GIVEN TASK.
Give back the lines exactly, from the first one to the line with "return tube(path, halves, CORE_SIDES)", both ends included.
◆ ◆ ◆ ◆ ◆ ◆ ◆
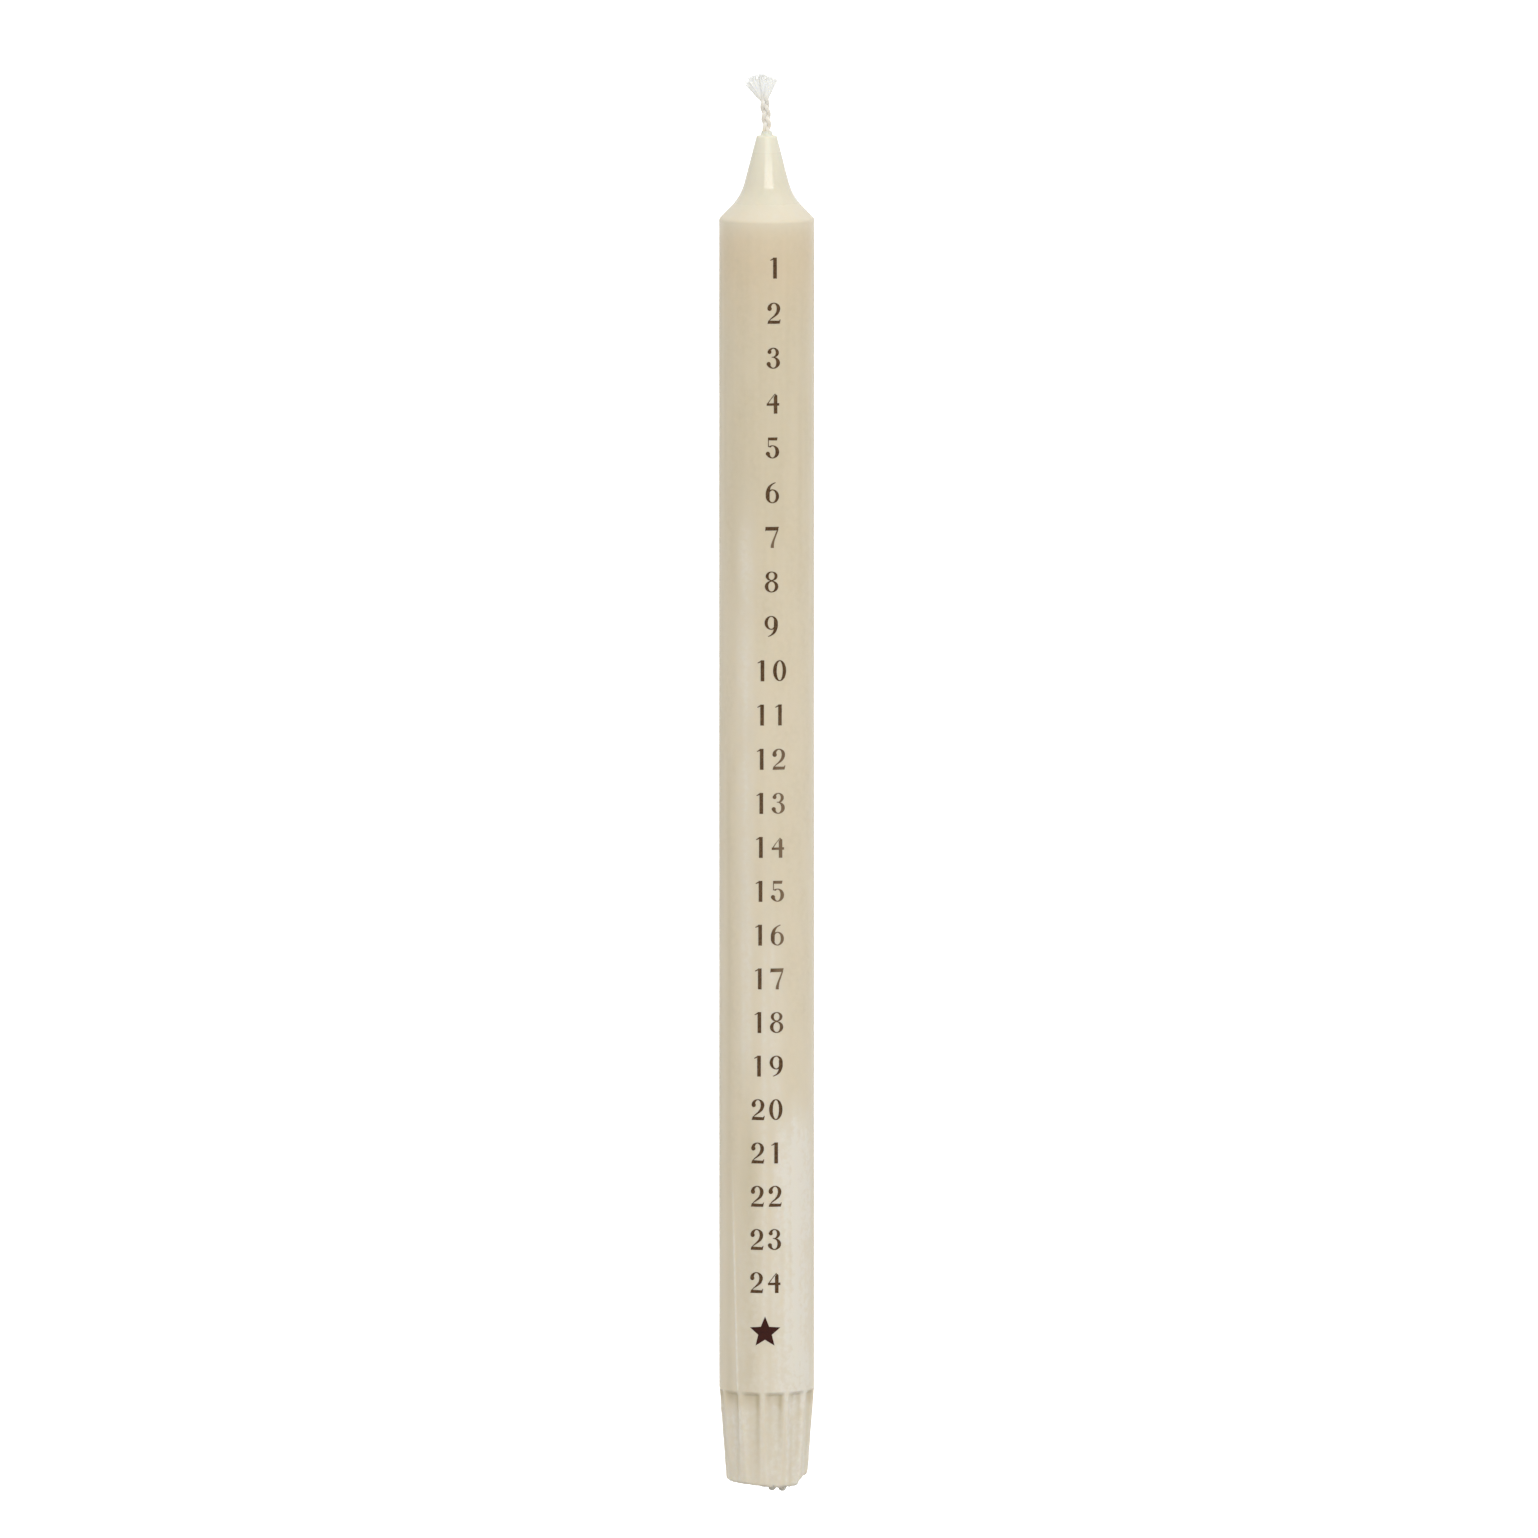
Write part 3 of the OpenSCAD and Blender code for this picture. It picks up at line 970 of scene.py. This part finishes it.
def tube(path, halves, sides):
    """Points and faces of a closed tube along a path that never runs along Y,
    with its half width and half depth at each point of the path."""
    points, faces = [], []
    for i, middle in enumerate(path):
        along = (path[min(i + 1, len(path) - 1)] - path[max(i - 1, 0)]).normalized()
        across = Vector((0, 1, 0)).cross(along).normalized()
        up = along.cross(across)
        half_w, half_d = halves[i]
        for k in range(sides):
            angle = 2 * pi * k / sides
            points.append(middle + half_w * cos(angle) * across + half_d * sin(angle) * up)
    for i in range(len(path) - 1):
        for k in range(sides):
            low, low_next = i * sides + k, i * sides + (k + 1) % sides
            faces.append((low, low_next, low_next + sides, low + sides))
    faces.append(tuple(reversed(range(sides))))
    faces.append(tuple(range((len(path) - 1) * sides, len(path) * sides)))
    return points, faces


def gather(parts):
    """Joins several lists of points and faces into one."""
    points, faces = [], []
    for more_points, more_faces in parts:
        start = len(points)
        points += more_points
        faces += [tuple(start + corner for corner in face) for face in more_faces]
    return points, faces


def strand_core(strand):
    """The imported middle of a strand, which widens and ends inside the fan."""
    third, fan_x, fan_half = STRANDS[strand]
    rises = [i / STALK_RINGS for i in range(STALK_RINGS + 1)]
    path = [strand_middle(third, rise) for rise in rises]
    halves = [[CORE_SHARE * loosened(rise) * h for h in STRAND_HALF] for rise in rises]
    root = path[-1]
    tip = root + Vector((fan_x - root.x, -root.y, FRAY_LEN * CORE_HEIGHT)) * CORE_REACH
    path += fanned_out(path, tip, CORE_RINGS)
    narrow = halves[-1]
    wide = [CORE_FAN_SHARE * half * CORE_REACH for half in (fan_half, FAN_DEPTH)]
    for i in range(1, CORE_RINGS + 1):
        share = i / CORE_RINGS
        closed = max(0.0, (share - CORE_CLOSES) / (1 - CORE_CLOSES))
        closing = sqrt(max(0.02, 1 - closed ** 2))
        halves.append([closing * (a + (b - a) * share) for a, b in zip(narrow, wide)])
    return tube(path, halves, CORE_SIDES)


def only_used(points, faces):
    """The same faces without the points that none of them uses."""
    used = sorted({corner for face in faces for corner in face})
    order = {corner: i for i, corner in enumerate(used)}
    renamed = [tuple(order[corner] for corner in face) for face in faces]
    return [points[corner] for corner in used], renamed


def largest_skin(points, faces):
    """The largest of some closed skins, without the crumbs beside and inside it."""
    leads_to = list(range(len(points)))

    def leader(corner):
        while leads_to[corner] != corner:
            leads_to[corner] = leads_to[leads_to[corner]]
            corner = leads_to[corner]
        return corner

    for face in faces:
        for corner in face[1:]:
            leads_to[leader(corner)] = leader(face[0])
    leaders = [leader(face[0]) for face in faces]
    largest = Counter(leaders).most_common(1)[0][0]
    return only_used(points, [face for face, lead in zip(faces, leaders) if lead == largest])


def worked_together(points, faces):
    """One closed skin round overlapping yarns. It is made at a scale of a unit
    to the millimetre, because Blender's smallest voxel is a tenth of one."""
    mesh = bpy.data.meshes.new("loose_yarns")
    mesh.from_pydata(points, [], faces)
    loose = new_object("loose_yarns", mesh)
    skin = loose.modifiers.new("skin", "REMESH")
    skin.mode = "VOXEL"
    skin.voxel_size = SKIN_STEP
    loose.modifiers.new("parting", "SMOOTH").factor = SKIN_PARTING
    worked = loose.evaluated_get(bpy.context.evaluated_depsgraph_get()).to_mesh()
    points = [point.co.copy() for point in worked.vertices]
    faces = [tuple(face.vertices) for face in worked.polygons]
    bpy.data.objects.remove(loose)
    bpy.data.meshes.remove(mesh)
    return largest_skin(points, faces)


def make_strand(strand, material):
    """One strand of the plait with its frayed yarns."""
    chance = random.Random("strand " + strand)
    parts = [strand_core(strand)]
    for number in range(YARN_COUNT):
        path = yarn_path(strand, number, chance)
        halves = []
        for i in range(len(path)):
            share = max(0.0, (i - STALK_RINGS) / FRAY_RINGS)
            tip = 1.0 if share < YARN_TIP_FROM else YARN_TIP
            halves.append([YARN_R * (1 + (YARN_FLUFF - 1) * smooth_step(share * 1.6)) * tip] * 2)
        parts.append(tube(path, halves, YARN_SIDES))
    points, faces = worked_together(*gather(parts))
    nodes = ["wick_strand_" + strand, "wick_threads_" + strand]
    return make_piece("cotton_strand_" + strand, points, faces, material, nodes)


FUZZ_COUNT = 80
FUZZ_R = 0.018
FUZZ_LENGTHS = (0.3, 0.9)
FUZZ_STEPS = 6
FUZZ_THINNING = 0.08
# How far along a yarn the fibres start, as shares, and how much they curl
FUZZ_STARTS = (0.12, 0.97)
FUZZ_CURL = 0.35


def make_fuzz(material):
    """Single fibres that stand off the stalk and the fray."""
    chance = random.Random("fuzz")
    parts = []
    for _ in range(FUZZ_COUNT):
        yarn = yarn_path(chance.choice(list(STRANDS)), chance.randrange(YARN_COUNT), chance)
        start = yarn[int(len(yarn) * chance.uniform(*FUZZ_STARTS))]
        lean = Vector((chance.gauss(0, 1), chance.gauss(0, 1), chance.uniform(0.2, 1.6))).normalized()
        curl = Vector([chance.gauss(0, 1) for _ in range(3)]) * FUZZ_CURL
        length = chance.uniform(*FUZZ_LENGTHS)
        path, halves = [], []
        for i in range(FUZZ_STEPS + 1):
            path.append(start + lean * length * i / FUZZ_STEPS + curl * length * (i / FUZZ_STEPS) ** 2)
            halves.append([FUZZ_R * (1 - FUZZ_THINNING * i)] * 2)
        parts.append(tube(path, halves, 3))
    points, faces = gather(parts)
    return make_piece("cotton_fuzz", points, faces, material, [])


# Printed days: upright figures with strong stems and fine hairlines. Their
# outlines are in shares of a figure's height, from its middle and its foot

FIGURE_HEIGHT = 4.4
STEM = 0.175
HAIR = 0.045
FIGURE_PITCH = 3.78
ARC_STEPS = 28
BALL_SIDES = 16
SWEEP_STEPS = 5


def bar(*corners):
    """A shape with straight edges, as one face."""
    return [[Vector(c) for c in corners]]


def upright(x, width):
    """A straight stem of a figure's full height."""
    return bar((x - width / 2, 0), (x + width / 2, 0), (x + width / 2, 1), (x - width / 2, 1))


def oval(x, y, half_w, half_h, angles):
    """The points of an oval at some angles."""
    return [Vector((x + half_w * cos(a), y + half_h * sin(a))) for a in angles]


def ball(x, y, radius):
    """The round end of a stroke."""
    return [oval(x, y, radius, radius, [2 * pi * i / BALL_SIDES for i in range(BALL_SIDES)])]


def bowl(x, y, half_w, half_h, side, start=0, end=360):
    """Part of an oval ring, strong at its sides and fine above and below."""
    steps = ceil(ARC_STEPS * (end - start) / 360)
    angles = [radians(start + (end - start) * i / steps) for i in range(steps + 1)]
    outer = oval(x, y, half_w, half_h, angles)
    inner = oval(x, y, half_w - side, half_h - HAIR, angles)
    return [[outer[i], outer[i + 1], inner[i + 1], inner[i]] for i in range(steps)]


def sweep(*knots):
    """A curved stroke through knots: place, and width there."""
    knots = [Vector(k) for k in knots]
    ends = [2 * knots[0] - knots[1]] + knots + [2 * knots[-1] - knots[-2]]
    line = [knots[0]]
    for i in range(1, len(knots)):
        a, b, c, d = ends[i - 1:i + 3]
        for step in range(1, SWEEP_STEPS + 1):
            t = step / SWEEP_STEPS
            line.append(0.5 * (2 * b + (c - a) * t + (2 * a - 5 * b + 4 * c - d) * t ** 2
                               + (3 * b - a - 3 * c + d) * t ** 3))
    edges = []
    for i, knot in enumerate(line):
        along = line[min(i + 1, len(line) - 1)] - line[max(i - 1, 0)]
        aside = Vector((-along.y, along.x)).normalized() * knot.z / 2
        edges.append((knot.xy + aside, knot.xy - aside))
    return [[a[0], a[1], b[1], b[0]] for a, b in zip(edges, edges[1:])]


def half_turn(shape):
    """The same shape turned upside down."""
    return [[Vector((-p.x, 1 - p.y)) for p in face] for face in shape]


SIX = (
    bowl(0, 0.33, 0.32, 0.33, 0.155)
    + sweep((-0.2, 0.2, 0.14), (-0.225, 0.46, 0.19), (-0.165, 0.73, 0.14),
            (-0.03, 0.89, 0.07), (0.15, 0.985, 0.035)))
FIGURES = {
    "0": bowl(0, 0.5, 0.325, 0.5, STEM),
    "1": upright(0.03, STEM)
    + sweep((-0.01, 0.975, 0.06), (-0.09, 0.92, 0.06), (-0.2, 0.865, 0.035)),
    "2": bowl(-0.005, 0.715, 0.31, 0.285, 0.17, -20, 180) + ball(-0.21, 0.715, 0.105)
    + sweep((0.215, 0.66, 0.17), (0.16, 0.51, 0.14), (0.02, 0.36, 0.085),
            (-0.14, 0.235, 0.05), (-0.25, 0.12, 0.03))
    + bar((-0.31, 0), (0.28, 0), (0.28, 0.135), (-0.27, 0.155))
    + bar((0.2, 0.05), (0.28, 0), (0.32, 0.2), (0.29, 0.2)),
    "3": bowl(-0.015, 0.765, 0.275, 0.235, 0.155, -85, 150) + ball(-0.195, 0.795, 0.095)
    + bowl(-0.015, 0.28, 0.325, 0.28, 0.18, -155, 88) + ball(-0.235, 0.225, 0.1)
    + bar((-0.09, 0.53), (0.05, 0.53), (0.05, 0.57), (-0.09, 0.57)),
    "4": bar((0.03, 0), (0.2, 0), (0.2, 0.86), (0.12, 0.93), (0.03, 0.8))
    + bar((-0.31, 0.38), (0.29, 0.38), (0.29, 0.5), (-0.31, 0.49))
    + sweep((-0.28, 0.45, 0.045), (-0.12, 0.68, 0.035), (0.1, 0.95, 0.035)),
    "5": bar((-0.23, 0.865), (0.2, 0.855), (0.23, 1), (-0.23, 1))
    + bar((-0.23, 0.55), (-0.19, 0.55), (-0.19, 0.9), (-0.23, 0.9))
    + bowl(-0.015, 0.315, 0.325, 0.315, 0.18, -152, 130) + ball(-0.235, 0.225, 0.1),
    "6": SIX,
    "7": bar((-0.33, 0.78), (-0.295, 0.825), (0.28, 0.825), (0.33, 1), (-0.31, 1))
    + sweep((0.28, 0.88, 0.06), (0.18, 0.62, 0.075), (0.07, 0.34, 0.1),
            (0.02, 0.13, 0.14), (0.01, 0, 0.155)),
    "8": bowl(0, 0.775, 0.285, 0.225, 0.145) + bowl(0, 0.28, 0.325, 0.28, 0.165),
    "9": half_turn(SIX),
}
STAR_POINTS = 5
STAR_R = 3.4
STAR_NOTCH_R = 1.5

FIRST_DAY_Z = 255.7
DAY_STEP = 9.436
# The steps get this much shorter from one day to the next
STEP_SHRINK = 0.0155
DAY_COUNT = 24
STAR_Z = 32.25
# The print lies slightly askew: its middle at the second day and at the star
PRINT_TOP = (1.53, 246.3)
PRINT_END = (-0.36, 32.1)
# The ink film's faces above and below the wax, and the width of its slices
FILM_ABOVE = 0.025
FILM_BELOW = 0.06
SLICE_W = 0.35
# How far the slicing lines reach past a figure
SLICE_PAST = 0.1


def star():
    """A plain five-pointed star in mm, about its middle."""
    corners = []
    for i in range(2 * STAR_POINTS):
        angle = pi * (0.5 + i / STAR_POINTS)
        radius = STAR_NOTCH_R if i % 2 else STAR_R
        corners.append(Vector((radius * cos(angle), radius * sin(angle))))
    middle = Vector((0, 0))
    return [[middle, corners[i], corners[(i + 1) % len(corners)]] for i in range(len(corners))]


def number(day):
    """The figures of a day in mm, about the middle of the number."""
    text = str(day)
    shape = []
    for place, figure in enumerate(text):
        shift = Vector(((place - (len(text) - 1) / 2) * FIGURE_PITCH, -FIGURE_HEIGHT / 2))
        shape += [[p * FIGURE_HEIGHT + shift for p in face] for face in FIGURES[figure]]
    return shape


def flat_union(shape):
    """One flat mesh of overlapping faces, sliced upright so that it can bend."""
    points, edges, faces = [], [], []
    for face in shape:
        area = sum(a.cross(b) for a, b in zip(face, face[1:] + face[:1]))
        if abs(area) < 1e-6:
            continue
        start = len(points)
        points += face if area > 0 else face[::-1]
        faces.append(list(range(start, start + len(face))))
    low = min(p.y for p in points) - SLICE_PAST
    high = max(p.y for p in points) + SLICE_PAST
    left = min(p.x for p in points)
    width = max(p.x for p in points) - left
    slices = ceil(width / SLICE_W)
    for i in range(1, slices):
        x = left + width * i / slices
        edges.append((len(points), len(points) + 1))
        points += [Vector((x, low)), Vector((x, high))]
    made = geometry.delaunay_2d_cdt(points, edges, faces, 1, 1e-5)
    inked = [face for face, sources in zip(made[2], made[5]) if sources]
    return made[0], inked


def film(shape, middle_x, middle_z):
    """Bends a flat shape onto the column as a thin closed film."""
    flat, triangles = only_used(*flat_union(shape))
    points = []
    for lift in (FILM_ABOVE, -FILM_BELOW):
        for place in flat:
            turn = (place.x + middle_x) / COLUMN_R
            height = place.y + middle_z
            points.append(at_turn(column_radius(COLUMN_R, turn, height) + lift, turn, height))
    under = len(flat)
    faces = list(triangles)
    sides = {(face[i], face[(i + 1) % 3]) for face in triangles for i in range(3)}
    faces += [tuple(under + corner for corner in reversed(face)) for face in triangles]
    faces += [(b, a, under + a, under + b) for a, b in sides if (b, a) not in sides]
    return points, faces


def print_x(height):
    """Where the middle of the print lies at a height."""
    share = (height - PRINT_END[1]) / (PRINT_TOP[1] - PRINT_END[1])
    return PRINT_END[0] + share * (PRINT_TOP[0] - PRINT_END[0])


def make_film(name, shape, height, ink):
    """One printed number or sign of the scale."""
    points, faces = film(shape, print_x(height), height)
    make_piece(name, points, faces, ink, []).data.shade_flat()


def make_print(figure_ink, star_ink):
    """The days from 1 at the top to 24, and the star below them."""
    for i in range(DAY_COUNT):
        height = FIRST_DAY_Z - DAY_STEP * i + STEP_SHRINK * i * i / 2
        make_film(f"day_{i + 1:02d}", number(i + 1), height, figure_ink)
    make_film("day_star", star(), STAR_Z, star_ink)


make_camera()
make_backdrop()
make_floor()
make_softboxes()

make_wax(poured_wax())
cotton = bleached_cotton()
for strand_name in STRANDS:
    make_strand(strand_name, cotton)
make_fuzz(cotton)
core_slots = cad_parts["wick_core"].data.materials
core_slots.clear()
core_slots.append(soaked_wick())
make_print(printed_ink("figure_ink", FIGURE_INK), printed_ink("star_ink", STAR_INK))

bpy.context.scene.view_settings.view_transform = "Standard"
◆ ◆ ◆ ◆ ◆ ◆ ◆
CORRECT RESULT.
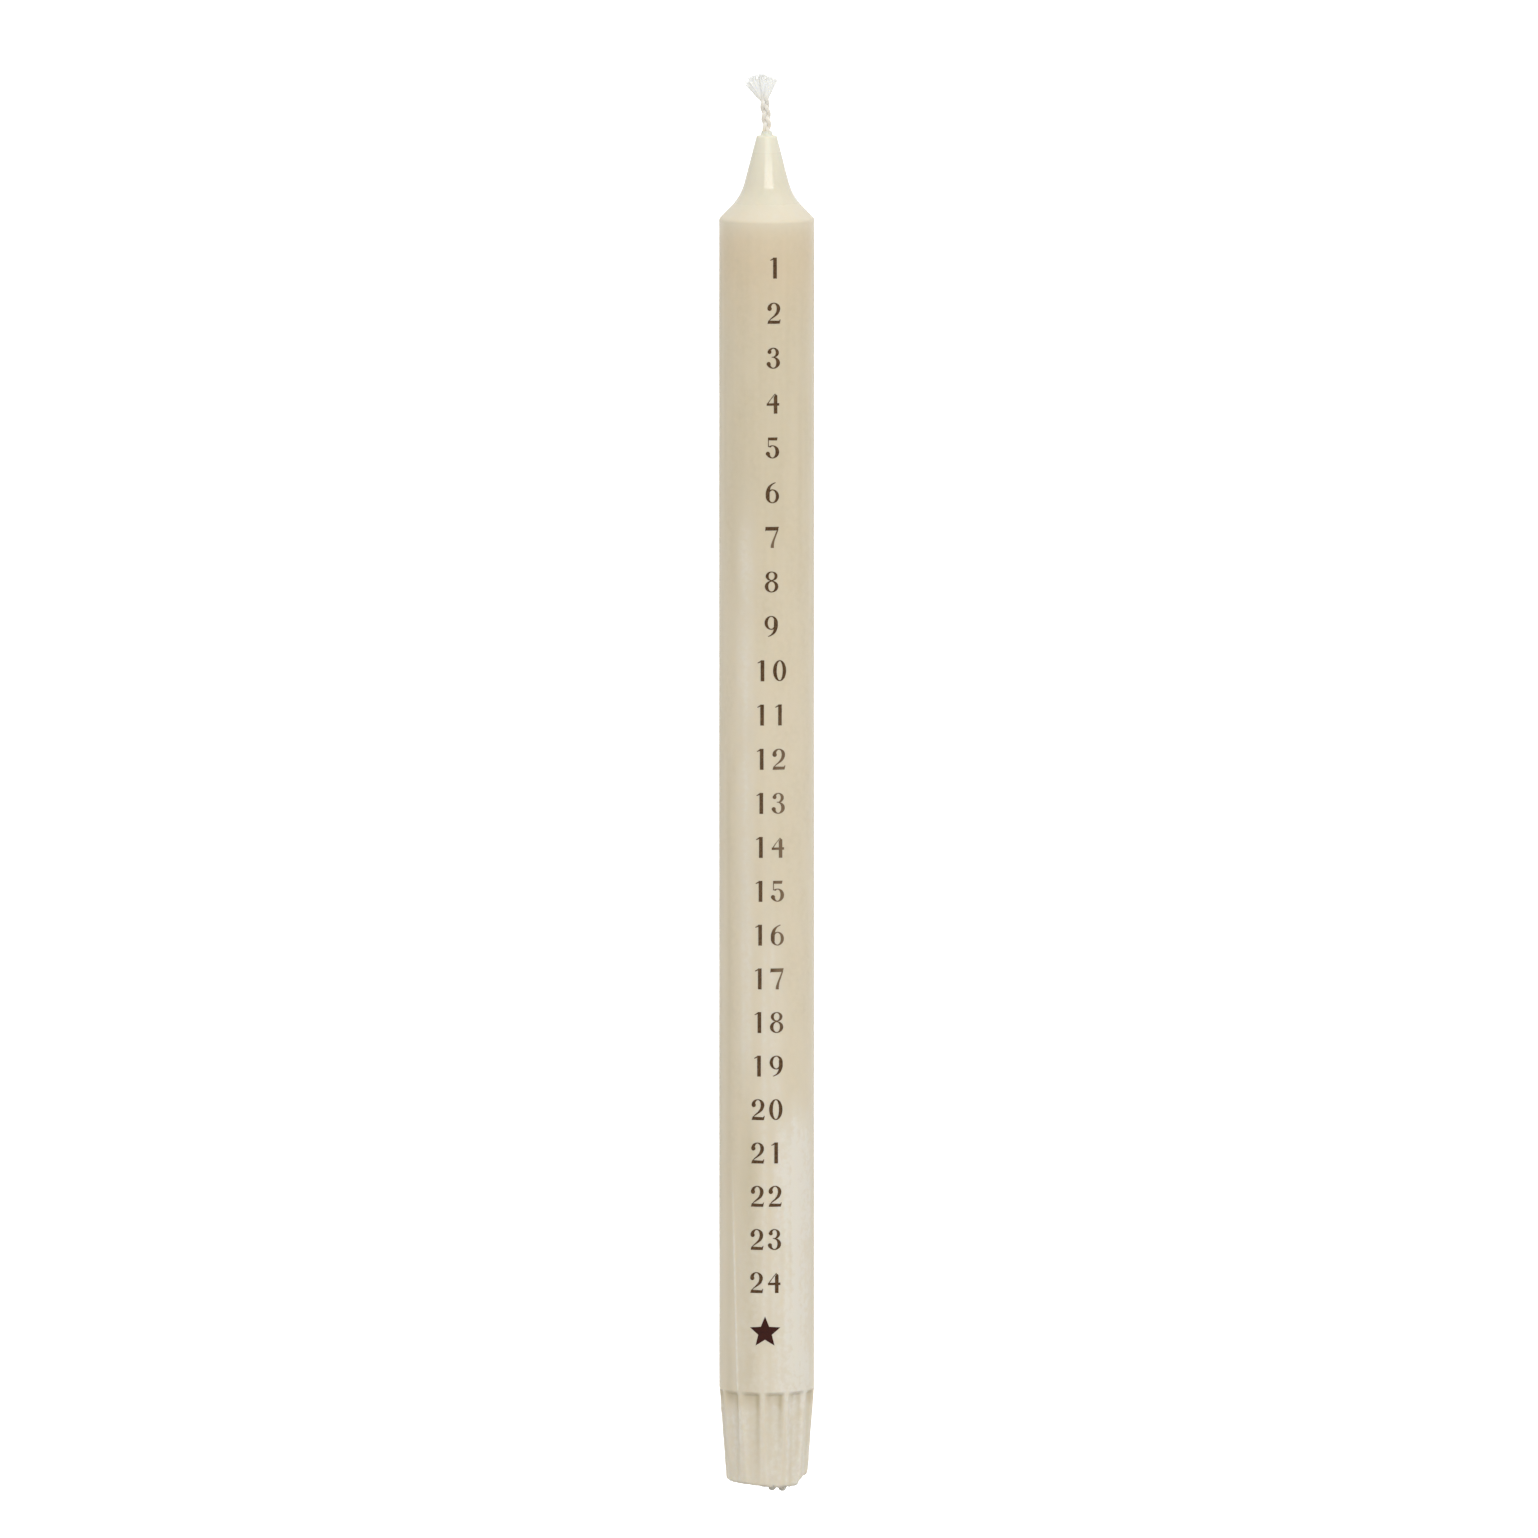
Write part 3 of the OpenSCAD and Blender code for this picture. It picks up at line 970 of scene.py. This part finishes it.
def tube(path, halves, sides):
    """Points and faces of a closed tube along a path that never runs along Y,
    with its half width and half depth at each point of the path."""
    points, faces = [], []
    for i, middle in enumerate(path):
        along = (path[min(i + 1, len(path) - 1)] - path[max(i - 1, 0)]).normalized()
        across = Vector((0, 1, 0)).cross(along).normalized()
        up = along.cross(across)
        half_w, half_d = halves[i]
        for k in range(sides):
            angle = 2 * pi * k / sides
            points.append(middle + half_w * cos(angle) * across + half_d * sin(angle) * up)
    for i in range(len(path) - 1):
        for k in range(sides):
            low, low_next = i * sides + k, i * sides + (k + 1) % sides
            faces.append((low, low_next, low_next + sides, low + sides))
    faces.append(tuple(reversed(range(sides))))
    faces.append(tuple(range((len(path) - 1) * sides, len(path) * sides)))
    return points, faces


def gather(parts):
    """Joins several lists of points and faces into one."""
    points, faces = [], []
    for more_points, more_faces in parts:
        start = len(points)
        points += more_points
        faces += [tuple(start + corner for corner in face) for face in more_faces]
    return points, faces


def strand_core(strand):
    """The imported middle of a strand, which widens and ends inside the fan."""
    third, fan_x, fan_half = STRANDS[strand]
    rises = [i / STALK_RINGS for i in range(STALK_RINGS + 1)]
    path = [strand_middle(third, rise) for rise in rises]
    halves = [[CORE_SHARE * loosened(rise) * h for h in STRAND_HALF] for rise in rises]
    root = path[-1]
    tip = root + Vector((fan_x - root.x, -root.y, FRAY_LEN * CORE_HEIGHT)) * CORE_REACH
    path += fanned_out(path, tip, CORE_RINGS)
    narrow = halves[-1]
    wide = [CORE_FAN_SHARE * half * CORE_REACH for half in (fan_half, FAN_DEPTH)]
    for i in range(1, CORE_RINGS + 1):
        share = i / CORE_RINGS
        closed = max(0.0, (share - CORE_CLOSES) / (1 - CORE_CLOSES))
        closing = sqrt(max(0.02, 1 - closed ** 2))
        halves.append([closing * (a + (b - a) * share) for a, b in zip(narrow, wide)])
    return tube(path, halves, CORE_SIDES)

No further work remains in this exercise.